> **Written exercise**
Output the material below in full, exactly as it is.

> **Provided material**
**********
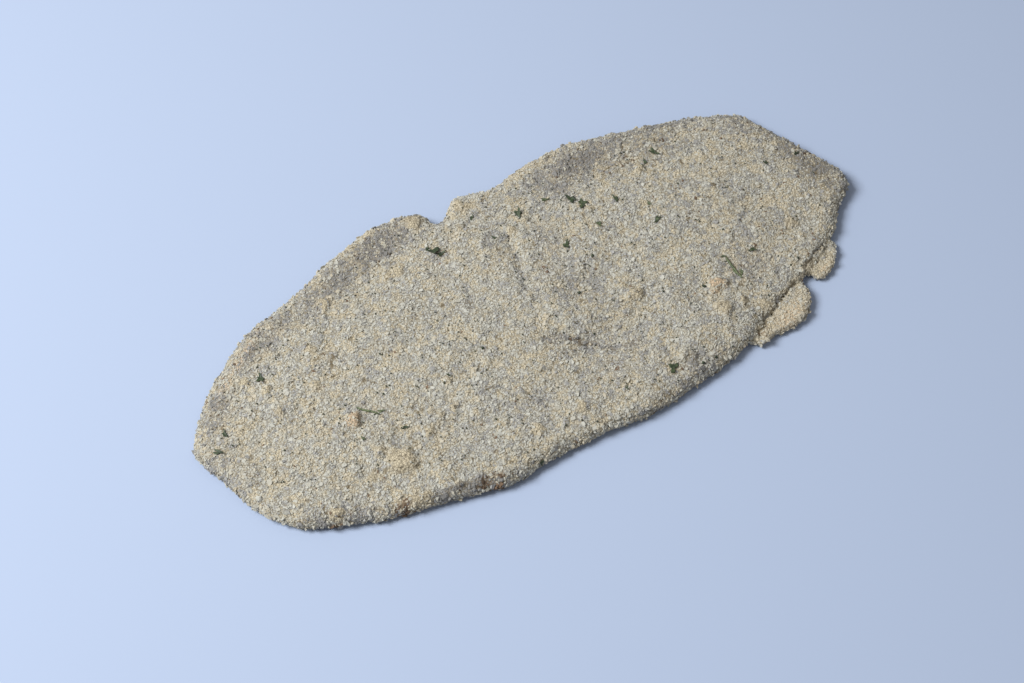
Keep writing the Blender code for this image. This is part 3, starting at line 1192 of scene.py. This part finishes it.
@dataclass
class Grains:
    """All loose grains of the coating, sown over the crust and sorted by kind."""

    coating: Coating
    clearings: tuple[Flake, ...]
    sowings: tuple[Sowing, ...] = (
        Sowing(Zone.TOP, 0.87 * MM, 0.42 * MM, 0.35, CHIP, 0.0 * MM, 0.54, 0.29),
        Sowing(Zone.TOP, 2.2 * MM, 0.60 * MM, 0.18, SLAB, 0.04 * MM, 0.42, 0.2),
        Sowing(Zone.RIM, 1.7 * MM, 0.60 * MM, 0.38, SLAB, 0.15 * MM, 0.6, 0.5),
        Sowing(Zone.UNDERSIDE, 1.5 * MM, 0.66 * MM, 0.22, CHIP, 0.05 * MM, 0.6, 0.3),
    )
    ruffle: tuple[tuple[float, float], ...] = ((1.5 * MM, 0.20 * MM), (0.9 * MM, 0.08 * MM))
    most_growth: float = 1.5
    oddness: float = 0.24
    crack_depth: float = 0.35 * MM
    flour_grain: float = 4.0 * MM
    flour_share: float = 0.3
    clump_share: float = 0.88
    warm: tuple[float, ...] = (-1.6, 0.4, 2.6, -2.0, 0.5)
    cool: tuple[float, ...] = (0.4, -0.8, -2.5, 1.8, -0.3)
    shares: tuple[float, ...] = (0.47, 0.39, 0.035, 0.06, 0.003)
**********
> **Result**
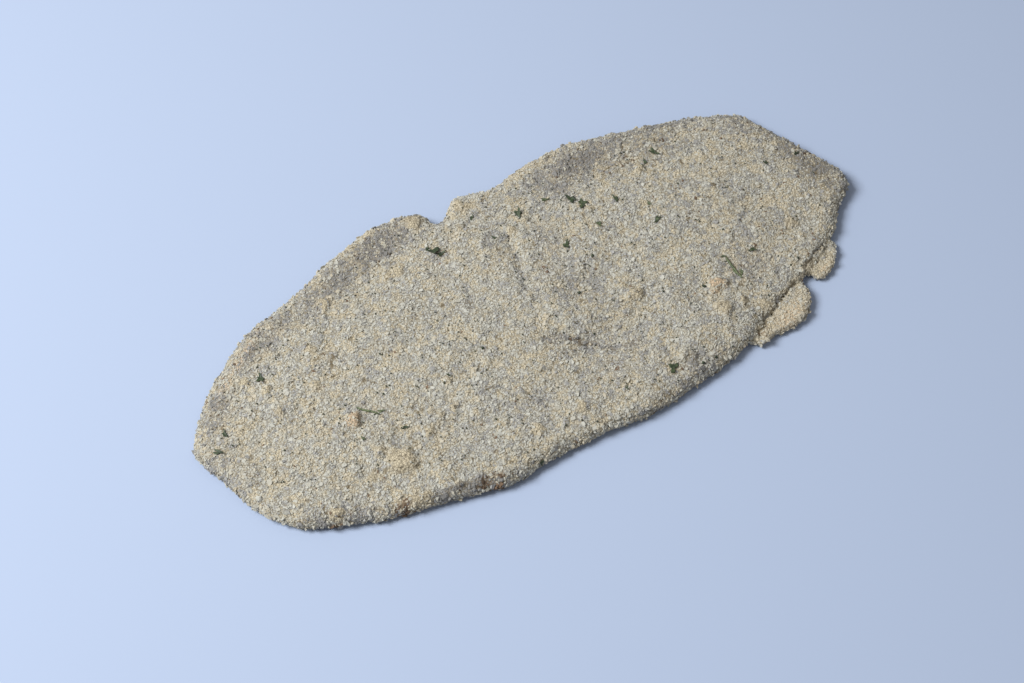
Keep writing the Blender code for this image. This is part 3, starting at line 1192 of scene.py. This part finishes it.
@dataclass
class Grains:
    """All loose grains of the coating, sown over the crust and sorted by kind."""

    coating: Coating
    clearings: tuple[Flake, ...]
    sowings: tuple[Sowing, ...] = (
        Sowing(Zone.TOP, 0.87 * MM, 0.42 * MM, 0.35, CHIP, 0.0 * MM, 0.54, 0.29),
        Sowing(Zone.TOP, 2.2 * MM, 0.60 * MM, 0.18, SLAB, 0.04 * MM, 0.42, 0.2),
        Sowing(Zone.RIM, 1.7 * MM, 0.60 * MM, 0.38, SLAB, 0.15 * MM, 0.6, 0.5),
        Sowing(Zone.UNDERSIDE, 1.5 * MM, 0.66 * MM, 0.22, CHIP, 0.05 * MM, 0.6, 0.3),
    )
    ruffle: tuple[tuple[float, float], ...] = ((1.5 * MM, 0.20 * MM), (0.9 * MM, 0.08 * MM))
    most_growth: float = 1.5
    oddness: float = 0.24
    crack_depth: float = 0.35 * MM
    flour_grain: float = 4.0 * MM
    flour_share: float = 0.3
    clump_share: float = 0.88
    warm: tuple[float, ...] = (-1.6, 0.4, 2.6, -2.0, 0.5)
    cool: tuple[float, ...] = (0.4, -0.8, -2.5, 1.8, -0.3)
    shares: tuple[float, ...] = (0.47, 0.39, 0.035, 0.06, 0.003)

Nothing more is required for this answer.